> Directions for this task
Scan the entries below and extract each line with the word "joints" in it.
[BEGIN Data entries]
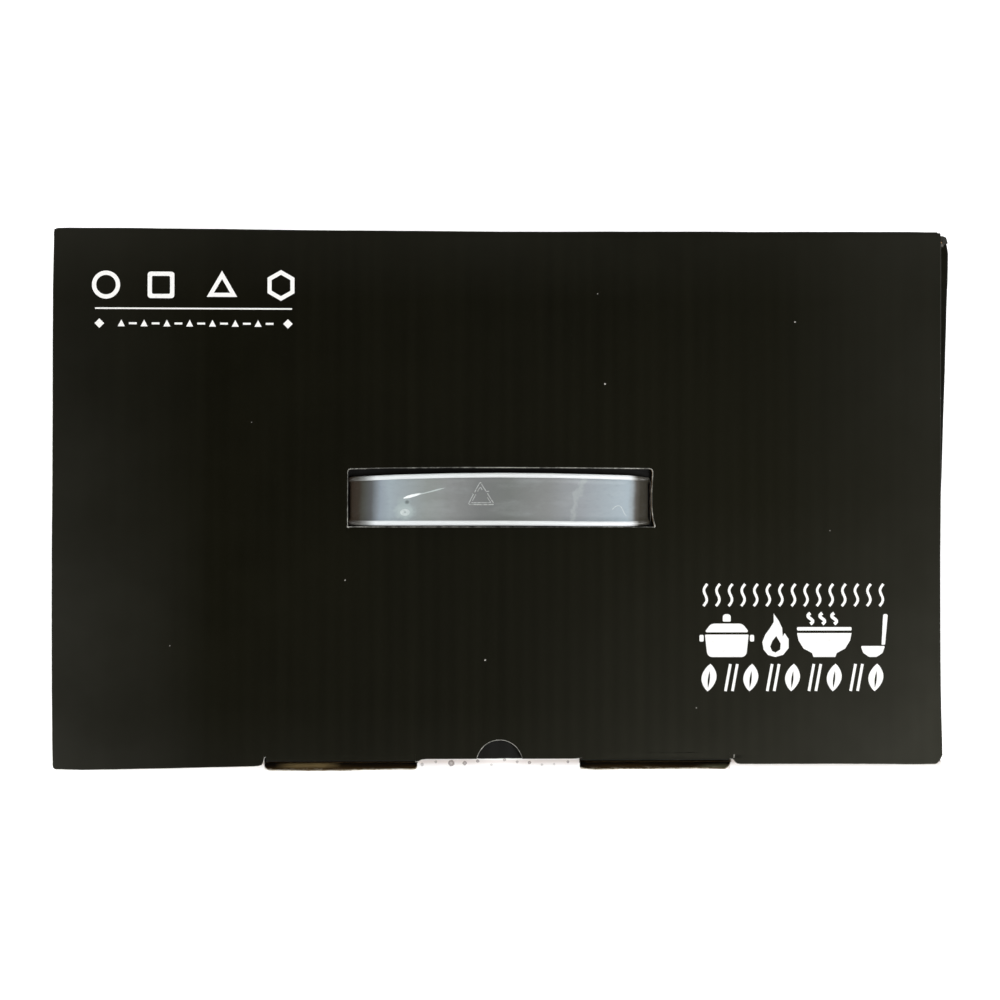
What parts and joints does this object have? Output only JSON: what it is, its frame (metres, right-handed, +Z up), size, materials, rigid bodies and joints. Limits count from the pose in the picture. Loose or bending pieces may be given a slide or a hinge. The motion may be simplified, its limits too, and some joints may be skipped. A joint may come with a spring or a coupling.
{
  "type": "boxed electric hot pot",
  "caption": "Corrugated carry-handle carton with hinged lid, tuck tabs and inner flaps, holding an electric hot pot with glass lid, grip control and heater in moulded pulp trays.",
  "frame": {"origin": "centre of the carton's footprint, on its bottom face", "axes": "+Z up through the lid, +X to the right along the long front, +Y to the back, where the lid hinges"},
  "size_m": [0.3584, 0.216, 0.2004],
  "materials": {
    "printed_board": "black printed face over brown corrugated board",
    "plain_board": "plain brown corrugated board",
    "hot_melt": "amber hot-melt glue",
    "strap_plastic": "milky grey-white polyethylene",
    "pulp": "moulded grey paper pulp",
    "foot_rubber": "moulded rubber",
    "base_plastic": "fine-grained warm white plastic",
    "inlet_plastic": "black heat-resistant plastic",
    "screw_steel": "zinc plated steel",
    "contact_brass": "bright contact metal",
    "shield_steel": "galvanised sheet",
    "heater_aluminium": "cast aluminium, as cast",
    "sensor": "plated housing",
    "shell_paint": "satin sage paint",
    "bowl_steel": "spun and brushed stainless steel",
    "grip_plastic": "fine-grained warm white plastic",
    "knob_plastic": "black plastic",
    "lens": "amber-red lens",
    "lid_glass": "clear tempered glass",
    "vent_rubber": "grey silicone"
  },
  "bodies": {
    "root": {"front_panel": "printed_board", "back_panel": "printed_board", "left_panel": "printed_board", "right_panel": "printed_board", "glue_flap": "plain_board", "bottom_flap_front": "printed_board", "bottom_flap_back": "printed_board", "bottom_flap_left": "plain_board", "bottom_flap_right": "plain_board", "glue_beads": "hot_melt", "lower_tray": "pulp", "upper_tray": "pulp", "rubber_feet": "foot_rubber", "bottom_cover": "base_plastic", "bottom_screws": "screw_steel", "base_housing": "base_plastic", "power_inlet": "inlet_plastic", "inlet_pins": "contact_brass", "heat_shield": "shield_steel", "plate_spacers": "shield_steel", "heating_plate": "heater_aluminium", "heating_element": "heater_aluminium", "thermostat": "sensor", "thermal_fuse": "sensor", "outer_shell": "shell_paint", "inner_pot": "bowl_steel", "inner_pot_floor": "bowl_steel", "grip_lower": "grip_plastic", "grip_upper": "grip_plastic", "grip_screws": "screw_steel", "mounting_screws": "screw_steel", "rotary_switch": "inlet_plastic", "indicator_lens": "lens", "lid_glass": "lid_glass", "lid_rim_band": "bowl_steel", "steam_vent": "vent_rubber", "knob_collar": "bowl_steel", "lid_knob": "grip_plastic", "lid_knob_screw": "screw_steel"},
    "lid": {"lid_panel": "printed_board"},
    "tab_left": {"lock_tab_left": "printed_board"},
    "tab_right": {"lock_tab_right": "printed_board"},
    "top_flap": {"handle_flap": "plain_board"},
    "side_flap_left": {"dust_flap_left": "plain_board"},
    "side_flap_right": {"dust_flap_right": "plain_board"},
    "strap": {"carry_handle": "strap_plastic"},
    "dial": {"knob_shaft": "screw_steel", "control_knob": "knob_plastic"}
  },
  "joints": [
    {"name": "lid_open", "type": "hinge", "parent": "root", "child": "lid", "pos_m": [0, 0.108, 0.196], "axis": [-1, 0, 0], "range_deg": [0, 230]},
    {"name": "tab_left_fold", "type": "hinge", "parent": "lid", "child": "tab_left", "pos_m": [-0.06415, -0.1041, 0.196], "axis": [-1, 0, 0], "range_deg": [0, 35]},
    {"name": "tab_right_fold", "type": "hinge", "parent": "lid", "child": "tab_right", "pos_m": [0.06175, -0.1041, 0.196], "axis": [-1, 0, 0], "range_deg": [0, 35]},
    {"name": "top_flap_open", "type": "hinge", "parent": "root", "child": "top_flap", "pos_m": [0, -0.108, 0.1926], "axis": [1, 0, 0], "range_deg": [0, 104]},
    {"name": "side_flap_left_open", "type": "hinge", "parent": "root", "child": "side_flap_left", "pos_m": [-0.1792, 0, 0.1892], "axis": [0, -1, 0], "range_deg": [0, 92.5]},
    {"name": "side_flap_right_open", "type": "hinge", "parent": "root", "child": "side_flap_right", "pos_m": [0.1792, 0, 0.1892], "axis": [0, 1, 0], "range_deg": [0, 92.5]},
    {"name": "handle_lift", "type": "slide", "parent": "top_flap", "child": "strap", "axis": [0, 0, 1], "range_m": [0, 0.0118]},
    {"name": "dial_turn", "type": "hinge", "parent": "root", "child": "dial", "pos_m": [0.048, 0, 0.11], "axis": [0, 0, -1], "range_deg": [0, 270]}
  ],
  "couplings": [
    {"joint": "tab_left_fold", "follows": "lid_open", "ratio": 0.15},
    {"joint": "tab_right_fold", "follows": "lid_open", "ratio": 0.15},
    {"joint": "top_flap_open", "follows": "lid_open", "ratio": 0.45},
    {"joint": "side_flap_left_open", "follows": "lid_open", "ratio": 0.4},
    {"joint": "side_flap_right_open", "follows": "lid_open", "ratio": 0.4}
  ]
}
[END Data entries]
[BEGIN Data entries]
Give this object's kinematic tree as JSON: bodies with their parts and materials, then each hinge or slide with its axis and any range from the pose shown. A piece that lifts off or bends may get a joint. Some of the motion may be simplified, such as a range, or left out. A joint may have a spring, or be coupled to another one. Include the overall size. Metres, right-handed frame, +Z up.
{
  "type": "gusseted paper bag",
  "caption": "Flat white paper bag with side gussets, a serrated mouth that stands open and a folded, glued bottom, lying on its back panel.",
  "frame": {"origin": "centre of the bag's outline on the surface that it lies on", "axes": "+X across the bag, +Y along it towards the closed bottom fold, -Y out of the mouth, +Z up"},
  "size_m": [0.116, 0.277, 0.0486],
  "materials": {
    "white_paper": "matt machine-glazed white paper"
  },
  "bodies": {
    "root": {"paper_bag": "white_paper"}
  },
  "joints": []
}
[END Data entries]
> Task solution
What parts and joints does this object have? Output only JSON: what it is, its frame (metres, right-handed, +Z up), size, materials, rigid bodies and joints. Limits count from the pose in the picture. Loose or bending pieces may be given a slide or a hinge. The motion may be simplified, its limits too, and some joints may be skipped. A joint may come with a spring or a coupling.
  "joints": [
  "joints": []